## Directions
Lines containing the word "with" are the ones to copy from the records below.

## Structured object records
^^^^^^^^^^^^^^^^

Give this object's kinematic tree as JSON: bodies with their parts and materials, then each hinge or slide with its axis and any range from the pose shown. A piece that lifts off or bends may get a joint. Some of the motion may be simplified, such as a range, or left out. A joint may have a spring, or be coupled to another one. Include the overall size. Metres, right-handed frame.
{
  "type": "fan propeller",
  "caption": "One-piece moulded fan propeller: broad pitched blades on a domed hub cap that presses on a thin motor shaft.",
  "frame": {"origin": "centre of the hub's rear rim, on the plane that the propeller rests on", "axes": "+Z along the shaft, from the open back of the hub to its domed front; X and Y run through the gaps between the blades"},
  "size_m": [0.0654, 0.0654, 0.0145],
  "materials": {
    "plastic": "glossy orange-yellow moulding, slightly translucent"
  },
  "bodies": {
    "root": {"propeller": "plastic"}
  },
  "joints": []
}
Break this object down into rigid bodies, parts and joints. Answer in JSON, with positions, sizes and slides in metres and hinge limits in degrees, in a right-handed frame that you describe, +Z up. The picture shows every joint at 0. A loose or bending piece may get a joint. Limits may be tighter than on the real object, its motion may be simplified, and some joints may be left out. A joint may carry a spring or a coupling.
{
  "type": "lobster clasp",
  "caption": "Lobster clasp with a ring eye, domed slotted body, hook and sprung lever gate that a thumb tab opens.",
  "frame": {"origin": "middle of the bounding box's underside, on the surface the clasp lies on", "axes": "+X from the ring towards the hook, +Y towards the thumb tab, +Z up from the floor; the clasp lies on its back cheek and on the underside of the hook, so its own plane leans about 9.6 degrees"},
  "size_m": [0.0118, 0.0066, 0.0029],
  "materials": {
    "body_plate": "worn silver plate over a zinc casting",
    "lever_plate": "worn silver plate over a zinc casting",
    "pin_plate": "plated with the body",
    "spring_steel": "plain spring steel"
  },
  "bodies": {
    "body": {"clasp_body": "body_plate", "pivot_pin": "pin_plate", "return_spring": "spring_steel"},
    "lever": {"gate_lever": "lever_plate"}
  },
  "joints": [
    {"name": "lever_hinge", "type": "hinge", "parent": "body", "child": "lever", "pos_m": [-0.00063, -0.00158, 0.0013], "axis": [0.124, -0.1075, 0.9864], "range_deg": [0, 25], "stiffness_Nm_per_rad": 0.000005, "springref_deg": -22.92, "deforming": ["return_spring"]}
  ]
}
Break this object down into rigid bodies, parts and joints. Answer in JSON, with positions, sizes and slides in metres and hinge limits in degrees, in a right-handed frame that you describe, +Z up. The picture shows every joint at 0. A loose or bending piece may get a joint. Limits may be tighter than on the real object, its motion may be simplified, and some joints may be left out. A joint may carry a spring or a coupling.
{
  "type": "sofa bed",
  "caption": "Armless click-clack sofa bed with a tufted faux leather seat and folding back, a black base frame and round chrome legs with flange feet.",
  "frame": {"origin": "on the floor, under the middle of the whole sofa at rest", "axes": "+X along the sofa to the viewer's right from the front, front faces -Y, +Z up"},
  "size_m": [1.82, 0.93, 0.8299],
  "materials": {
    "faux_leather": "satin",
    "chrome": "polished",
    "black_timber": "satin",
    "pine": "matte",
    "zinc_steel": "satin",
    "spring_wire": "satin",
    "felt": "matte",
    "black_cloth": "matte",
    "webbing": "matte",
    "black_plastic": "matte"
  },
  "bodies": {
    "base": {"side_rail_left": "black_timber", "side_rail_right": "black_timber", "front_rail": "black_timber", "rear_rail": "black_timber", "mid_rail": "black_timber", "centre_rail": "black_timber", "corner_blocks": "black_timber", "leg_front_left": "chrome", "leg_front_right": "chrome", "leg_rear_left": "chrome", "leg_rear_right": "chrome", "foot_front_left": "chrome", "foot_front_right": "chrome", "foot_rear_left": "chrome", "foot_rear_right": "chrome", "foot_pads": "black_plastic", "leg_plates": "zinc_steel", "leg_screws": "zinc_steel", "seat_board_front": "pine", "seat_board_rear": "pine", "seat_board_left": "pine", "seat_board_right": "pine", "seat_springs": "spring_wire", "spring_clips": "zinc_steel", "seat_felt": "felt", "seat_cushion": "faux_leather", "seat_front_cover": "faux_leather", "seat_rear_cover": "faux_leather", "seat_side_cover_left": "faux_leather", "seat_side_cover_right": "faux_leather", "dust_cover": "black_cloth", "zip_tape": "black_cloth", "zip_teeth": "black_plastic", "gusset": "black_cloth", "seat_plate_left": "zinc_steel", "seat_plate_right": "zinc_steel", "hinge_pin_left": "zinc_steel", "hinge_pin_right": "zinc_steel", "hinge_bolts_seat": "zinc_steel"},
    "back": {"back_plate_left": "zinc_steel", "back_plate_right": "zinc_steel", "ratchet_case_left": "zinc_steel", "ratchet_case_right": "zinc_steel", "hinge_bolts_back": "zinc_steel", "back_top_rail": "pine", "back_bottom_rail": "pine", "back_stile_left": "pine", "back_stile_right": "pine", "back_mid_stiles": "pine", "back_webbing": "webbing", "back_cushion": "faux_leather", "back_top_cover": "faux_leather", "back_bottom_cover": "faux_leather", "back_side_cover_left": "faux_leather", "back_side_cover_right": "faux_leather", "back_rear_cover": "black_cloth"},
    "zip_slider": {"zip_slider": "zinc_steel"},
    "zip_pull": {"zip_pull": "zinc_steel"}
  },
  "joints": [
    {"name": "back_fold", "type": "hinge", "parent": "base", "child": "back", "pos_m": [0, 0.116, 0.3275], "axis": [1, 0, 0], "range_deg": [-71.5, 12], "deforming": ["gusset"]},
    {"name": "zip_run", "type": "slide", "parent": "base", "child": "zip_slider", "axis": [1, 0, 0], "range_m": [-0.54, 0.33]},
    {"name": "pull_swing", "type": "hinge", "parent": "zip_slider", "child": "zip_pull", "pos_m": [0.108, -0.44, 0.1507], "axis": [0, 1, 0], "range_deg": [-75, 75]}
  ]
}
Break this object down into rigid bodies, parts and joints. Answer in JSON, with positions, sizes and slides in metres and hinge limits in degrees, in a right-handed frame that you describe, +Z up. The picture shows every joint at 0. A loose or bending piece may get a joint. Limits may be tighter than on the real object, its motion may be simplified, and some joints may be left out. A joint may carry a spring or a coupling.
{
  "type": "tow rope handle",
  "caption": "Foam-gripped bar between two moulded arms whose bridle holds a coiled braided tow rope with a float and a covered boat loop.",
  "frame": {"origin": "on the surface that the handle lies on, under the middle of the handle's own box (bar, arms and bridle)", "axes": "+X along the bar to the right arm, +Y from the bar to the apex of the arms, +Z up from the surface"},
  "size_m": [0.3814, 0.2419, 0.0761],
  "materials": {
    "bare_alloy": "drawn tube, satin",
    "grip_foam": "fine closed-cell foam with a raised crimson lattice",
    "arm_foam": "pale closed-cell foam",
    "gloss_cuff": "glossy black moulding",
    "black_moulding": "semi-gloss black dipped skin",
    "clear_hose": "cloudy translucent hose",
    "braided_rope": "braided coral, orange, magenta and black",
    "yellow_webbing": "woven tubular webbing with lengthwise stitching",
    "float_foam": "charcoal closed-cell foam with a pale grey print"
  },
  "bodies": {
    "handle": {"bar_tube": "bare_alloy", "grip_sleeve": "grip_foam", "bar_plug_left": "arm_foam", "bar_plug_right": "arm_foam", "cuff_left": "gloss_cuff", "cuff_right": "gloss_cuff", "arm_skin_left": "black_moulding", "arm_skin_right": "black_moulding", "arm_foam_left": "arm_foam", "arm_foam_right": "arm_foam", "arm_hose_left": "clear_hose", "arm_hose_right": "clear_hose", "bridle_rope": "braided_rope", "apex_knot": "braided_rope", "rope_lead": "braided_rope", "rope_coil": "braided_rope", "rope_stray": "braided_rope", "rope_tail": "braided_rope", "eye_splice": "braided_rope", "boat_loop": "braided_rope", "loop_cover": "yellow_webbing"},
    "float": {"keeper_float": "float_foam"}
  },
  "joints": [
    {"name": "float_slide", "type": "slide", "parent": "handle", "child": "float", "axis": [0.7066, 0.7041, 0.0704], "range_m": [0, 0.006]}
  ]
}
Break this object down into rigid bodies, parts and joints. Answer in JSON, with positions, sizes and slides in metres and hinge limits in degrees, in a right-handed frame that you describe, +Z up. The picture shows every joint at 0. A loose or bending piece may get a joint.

^^^^^^^^^^^^^^^^

## Output
Give this object's kinematic tree as JSON: bodies with their parts and materials, then each hinge or slide with its axis and any range from the pose shown. A piece that lifts off or bends may get a joint. Some of the motion may be simplified, such as a range, or left out. A joint may have a spring, or be coupled to another one. Include the overall size. Metres, right-handed frame.
Break this object down into rigid bodies, parts and joints. Answer in JSON, with positions, sizes and slides in metres and hinge limits in degrees, in a right-handed frame that you describe, +Z up. The picture shows every joint at 0. A loose or bending piece may get a joint. Limits may be tighter than on the real object, its motion may be simplified, and some joints may be left out. A joint may carry a spring or a coupling.
  "caption": "Lobster clasp with a ring eye, domed slotted body, hook and sprung lever gate that a thumb tab opens.",
    "pin_plate": "plated with the body",
Break this object down into rigid bodies, parts and joints. Answer in JSON, with positions, sizes and slides in metres and hinge limits in degrees, in a right-handed frame that you describe, +Z up. The picture shows every joint at 0. A loose or bending piece may get a joint. Limits may be tighter than on the real object, its motion may be simplified, and some joints may be left out. A joint may carry a spring or a coupling.
  "caption": "Armless click-clack sofa bed with a tufted faux leather seat and folding back, a black base frame and round chrome legs with flange feet.",
Break this object down into rigid bodies, parts and joints. Answer in JSON, with positions, sizes and slides in metres and hinge limits in degrees, in a right-handed frame that you describe, +Z up. The picture shows every joint at 0. A loose or bending piece may get a joint. Limits may be tighter than on the real object, its motion may be simplified, and some joints may be left out. A joint may carry a spring or a coupling.
  "caption": "Foam-gripped bar between two moulded arms whose bridle holds a coiled braided tow rope with a float and a covered boat loop.",
    "grip_foam": "fine closed-cell foam with a raised crimson lattice",
    "yellow_webbing": "woven tubular webbing with lengthwise stitching",
    "float_foam": "charcoal closed-cell foam with a pale grey print"
Break this object down into rigid bodies, parts and joints. Answer in JSON, with positions, sizes and slides in metres and hinge limits in degrees, in a right-handed frame that you describe, +Z up. The picture shows every joint at 0. A loose or bending piece may get a joint.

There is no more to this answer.